Most of the progressive side of social media is frothing in collective disgust at Andrea Leadsom’s comments in today’s Times (£).

There is no doubt that they were absolutely disgusting.

After explaining that, as a former banker, she understands “how the economy works and can really focus on turning it around” — unlike, by implication, the home secretary — she stresses that she is a “member of a huge family and that’s important to me. My kids are a huge part of my life, my sisters and my two half brothers are very close so I am very grounded and normal.” Mrs May, of course, has spoken of her heartbreak at realising that she could not have children.

In case the contrast is not clear enough, Mrs Leadsom goes on: “I am sure Theresa will be really sad she doesn’t have children so I don’t want this to be ‘Andrea has children, Theresa hasn’t’ because I think that would be really horrible, but genuinely I feel that being a mum means you have a very real stake in the future of our country, a tangible stake. She possibly has nieces, nephews, lots of people, but I have children who are going to have children who will directly be a part of what happens next.” There is also an empathy that comes from motherhood, she suggests, “when you are thinking about the issues that other people have: you worry about your kids’ exam results, what direction their careers are taking, what we are going to eat on Sunday”.

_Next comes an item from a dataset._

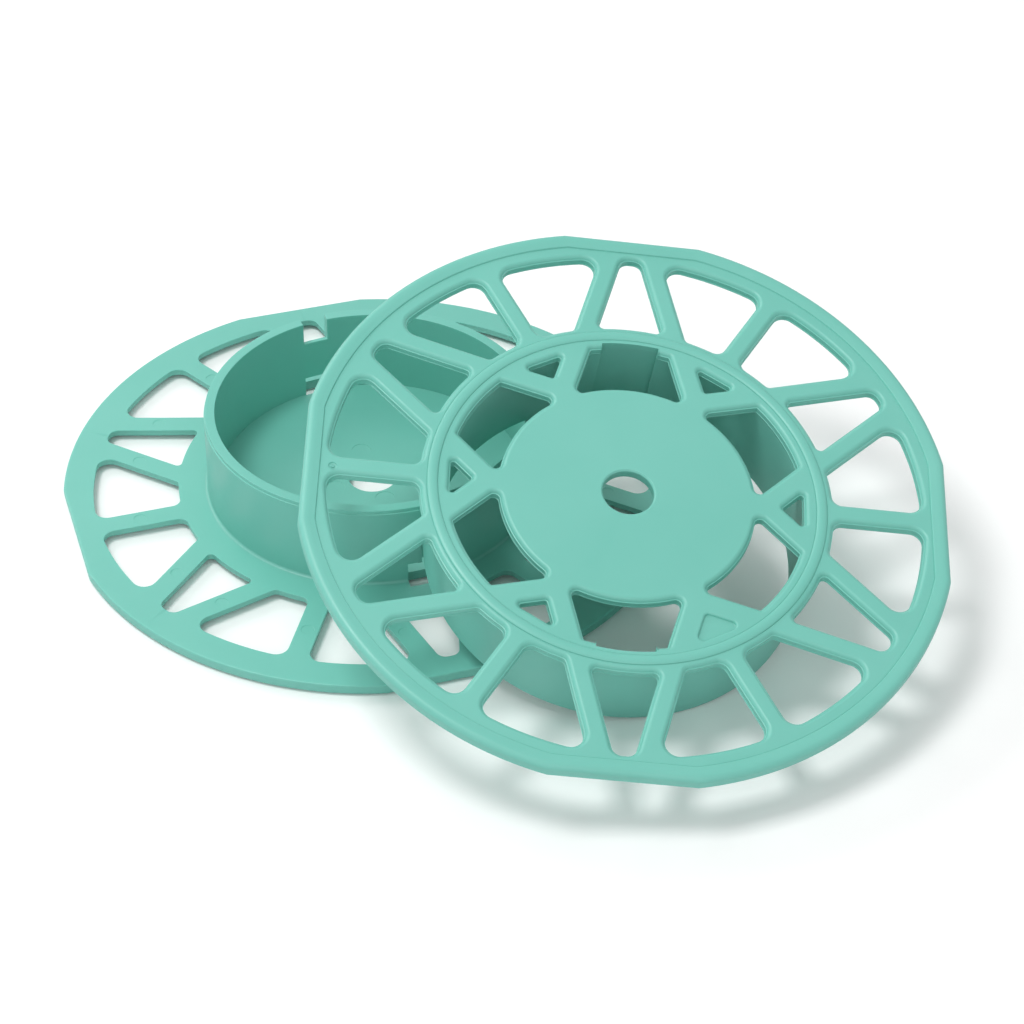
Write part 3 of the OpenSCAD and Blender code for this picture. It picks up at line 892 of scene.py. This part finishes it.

Lest you think the Times might be making it up, here’s the audio:

It should go without saying that whether you have children or not, whether that’s by choice or not, has no bearing on whether you care about the future of our planet. However, what Leadsom did was made even nastier because she knew perfectly well that Theresa May and her husband had not been able to have children. The pain of infertility is really tough to go through, as you come to terms with the fact that your life is going to be different than you thought it would be. It gets harder as you see your contemporaries all having children and embracing family life. Leadsom disproves her own argument, that being a mother gives her more empathy.